Troy Egger, a city of Janesville public works department crew leader, told The Gazette that one of his crew members has worked for the city for 31 years.

He said that worker said he has never seen a sinkhole the size of the one that broke open Friday.

Egger said the sinkhole formed above an 84-inch drainpipe that runs about 22 feet below the street and empties into the Rock River. Heavy rains that soaked the ground Wednesday night were responsible for the sinkhole, Egger said.
SINLHOLE

He said crews think the massive volume of stormwater running off during the rainfall overwhelmed the big pipe and began to scour out the ground above the pipe, washing away ground beneath the road.

"All that water and the ground around it had to go somewhere. It ended up in the river," Egger said.

Drivers initially reported there was a "dip" in the road, Egger said. It wasn't clear then to city crews that the depression actually had a sinkhole beneath it. It broke open as crews were en route, Egger indicated.

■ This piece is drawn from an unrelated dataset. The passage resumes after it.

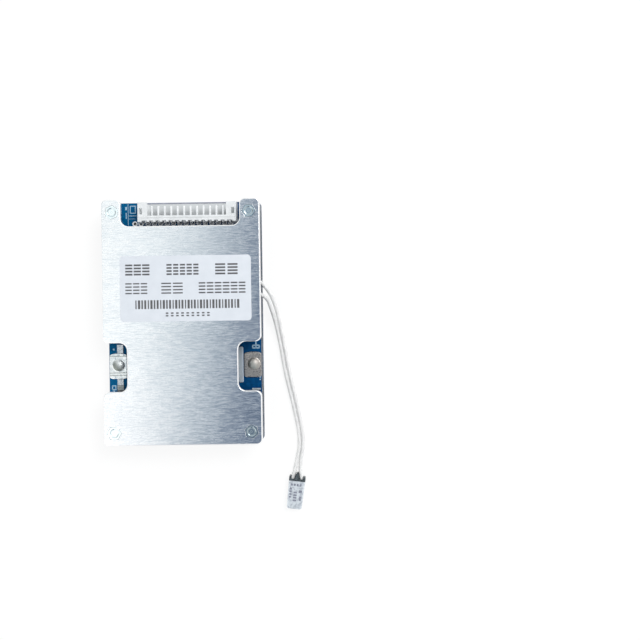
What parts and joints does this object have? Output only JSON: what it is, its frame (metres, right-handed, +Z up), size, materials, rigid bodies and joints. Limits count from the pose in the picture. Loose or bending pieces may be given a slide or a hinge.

"I had come out to put out a 'Bump' sign to mark it. When we got here, the sheriff's office already had the street blocked off, and there was a huge hole," Egger said.

Nobody traveling on the street Friday drove into the sinkhole after it broke open, Egger said, but he said it could easily have swallowed a large car.

One Janesville resident said she witnessed the sinkhole opening up while she was driving past, and she came close to falling into the pit.

April McGinnis said she was heading north on North Washington Street when she noticed the street ahead had a dip with cracks forming. She said she almost couldn't get over in time as she passed the dip.

As she drove past, she looked back, and the depression in the street had given way to a gaping cavern.

"It looked like an oil on the road, a dark spot, but it wasn't. The darkness was ... there was no road there anymore," McGinnis said. "I pulled over and watched it continue crumbling open. Another truck behind me saw it, luckily. I was afraid because I didn't want somebody to fall in it."

McGinnis said another driver called police to report the sinkhole, which Egger said was 15 feet deep.

By about 5:30 p.m. Friday, crews had pulled out pieces of the crumbled roadway and filled the crater beneath with crushed gravel so people could safely drive on the street.

Crews on scene said a contractor would likely fill the sinkhole permanently and fix the road surface sometime in the coming week.